● What you have to do
Write the data out again in full, with no departure from the original.

● Recorded information
========================================================================
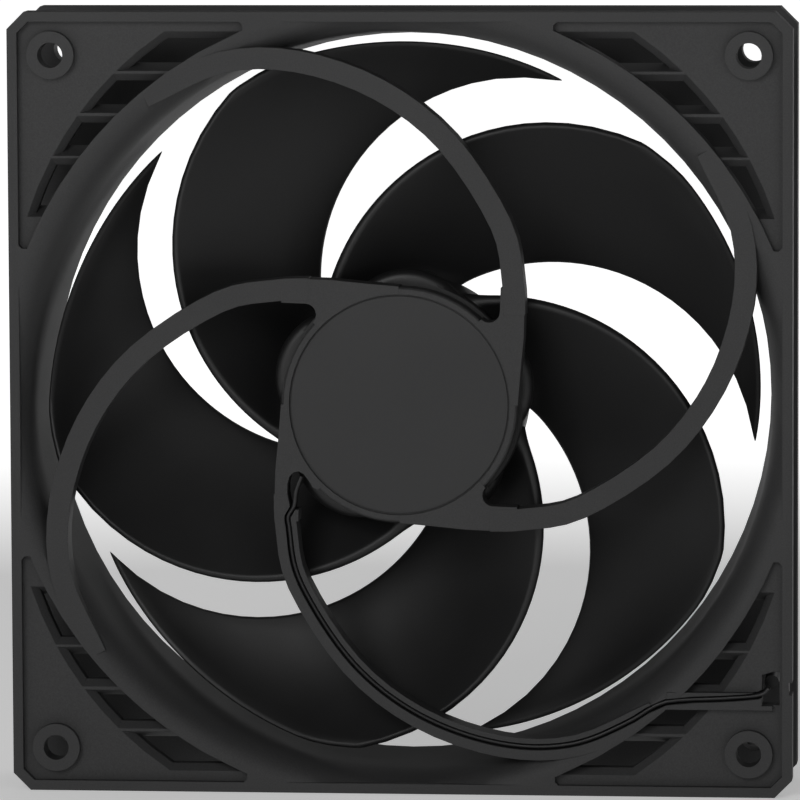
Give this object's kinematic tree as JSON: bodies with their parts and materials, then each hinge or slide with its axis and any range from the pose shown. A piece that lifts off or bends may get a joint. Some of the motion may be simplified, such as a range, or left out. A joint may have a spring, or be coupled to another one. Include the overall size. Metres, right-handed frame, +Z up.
{
  "type": "case fan",
  "caption": "Square axial case fan with a swept-strut frame, louvred corners, a swept-blade impeller, its brushless motor and a coiled lead with a flat connector.",
  "frame": {"origin": "on the rotor's axis, midway between the front and rear faces", "axes": "+Z up, the fan standing on its bottom edge; +Y along the rotor's axis towards the intake side; -Y towards the strut side; +X right as seen from the strut side"},
  "size_m": [0.14, 0.0582, 0.14],
  "materials": {
    "frame_plastic": "matte charcoal, fine grain",
    "blade_plastic": "black, soft sheen",
    "label_film": "matte dark film",
    "steel": "bright",
    "brass": "plain",
    "bronze": "sintered bronze, oiled",
    "ferrite": "plastic-bonded ferrite, matte",
    "electrical_steel": "stamped laminations",
    "insulator_plastic": "natural nylon",
    "copper": "enamelled copper wire",
    "board": "green solder mask",
    "chip": "moulded black epoxy",
    "lead_jacket": "black flexible jacket",
    "connector_plastic": "black nylon"
  },
  "bodies": {
    "frame": {"bearing_sleeve": "bronze", "capacitor": "insulator_plastic", "circuit_board": "board", "coil_1": "copper", "coil_2": "copper", "coil_3": "copper", "coil_4": "copper", "connector_housing": "connector_plastic", "contact_1": "brass", "contact_2": "brass", "contact_3": "brass", "contact_4": "brass", "driver_chip": "chip", "frame": "frame_plastic", "free_lead": "lead_jacket", "hall_sensor": "chip", "lead_coil": "lead_jacket", "lower_insulator": "insulator_plastic", "motor_label": "label_film", "motor_lead": "lead_jacket", "oil_seal": "insulator_plastic", "resistor": "chip", "stator_core": "electrical_steel", "thrust_plate": "insulator_plastic", "upper_insulator": "insulator_plastic", "winding_pin_1": "brass", "winding_pin_2": "brass", "winding_pin_3": "brass"},
    "impeller": {"impeller": "blade_plastic", "rotor_yoke": "steel", "rotor_magnet": "ferrite", "shaft": "steel", "shaft_boss": "brass", "retaining_clip": "steel"}
  },
  "joints": [
    {"name": "impeller_spin", "type": "hinge", "parent": "frame", "child": "impeller", "pos_m": [0, 0, 0], "axis": [0, 1, 0], "continuous": true}
  ]
}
========================================================================
● Exercise output
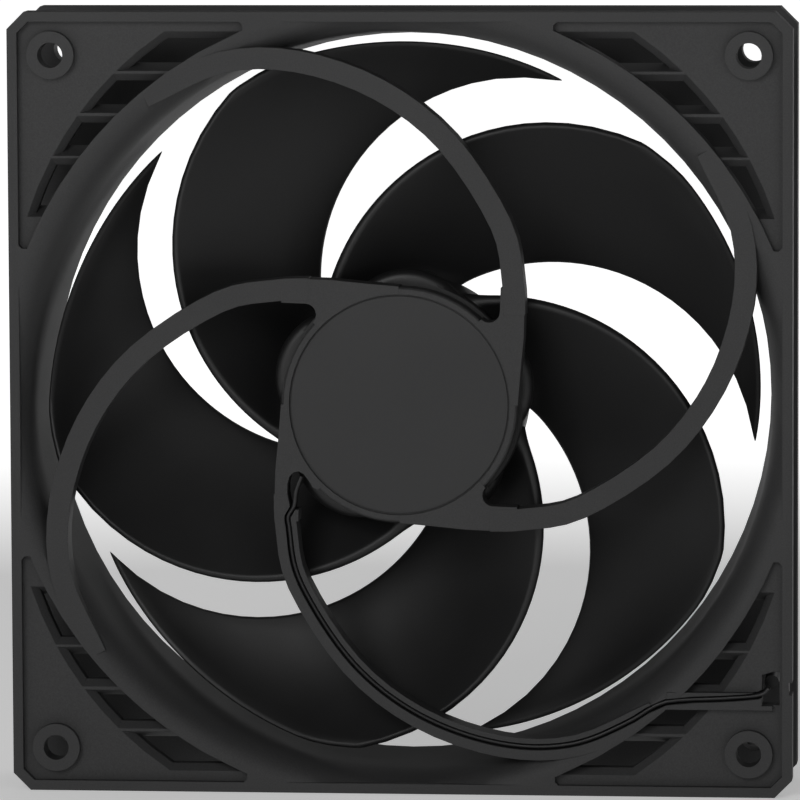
Give this object's kinematic tree as JSON: bodies with their parts and materials, then each hinge or slide with its axis and any range from the pose shown. A piece that lifts off or bends may get a joint. Some of the motion may be simplified, such as a range, or left out. A joint may have a spring, or be coupled to another one. Include the overall size. Metres, right-handed frame, +Z up.
{
  "type": "case fan",
  "caption": "Square axial case fan with a swept-strut frame, louvred corners, a swept-blade impeller, its brushless motor and a coiled lead with a flat connector.",
  "frame": {"origin": "on the rotor's axis, midway between the front and rear faces", "axes": "+Z up, the fan standing on its bottom edge; +Y along the rotor's axis towards the intake side; -Y towards the strut side; +X right as seen from the strut side"},
  "size_m": [0.14, 0.0582, 0.14],
  "materials": {
    "frame_plastic": "matte charcoal, fine grain",
    "blade_plastic": "black, soft sheen",
    "label_film": "matte dark film",
    "steel": "bright",
    "brass": "plain",
    "bronze": "sintered bronze, oiled",
    "ferrite": "plastic-bonded ferrite, matte",
    "electrical_steel": "stamped laminations",
    "insulator_plastic": "natural nylon",
    "copper": "enamelled copper wire",
    "board": "green solder mask",
    "chip": "moulded black epoxy",
    "lead_jacket": "black flexible jacket",
    "connector_plastic": "black nylon"
  },
  "bodies": {
    "frame": {"bearing_sleeve": "bronze", "capacitor": "insulator_plastic", "circuit_board": "board", "coil_1": "copper", "coil_2": "copper", "coil_3": "copper", "coil_4": "copper", "connector_housing": "connector_plastic", "contact_1": "brass", "contact_2": "brass", "contact_3": "brass", "contact_4": "brass", "driver_chip": "chip", "frame": "frame_plastic", "free_lead": "lead_jacket", "hall_sensor": "chip", "lead_coil": "lead_jacket", "lower_insulator": "insulator_plastic", "motor_label": "label_film", "motor_lead": "lead_jacket", "oil_seal": "insulator_plastic", "resistor": "chip", "stator_core": "electrical_steel", "thrust_plate": "insulator_plastic", "upper_insulator": "insulator_plastic", "winding_pin_1": "brass", "winding_pin_2": "brass", "winding_pin_3": "brass"},
    "impeller": {"impeller": "blade_plastic", "rotor_yoke": "steel", "rotor_magnet": "ferrite", "shaft": "steel", "shaft_boss": "brass", "retaining_clip": "steel"}
  },
  "joints": [
    {"name": "impeller_spin", "type": "hinge", "parent": "frame", "child": "impeller", "pos_m": [0, 0, 0], "axis": [0, 1, 0], "continuous": true}
  ]
}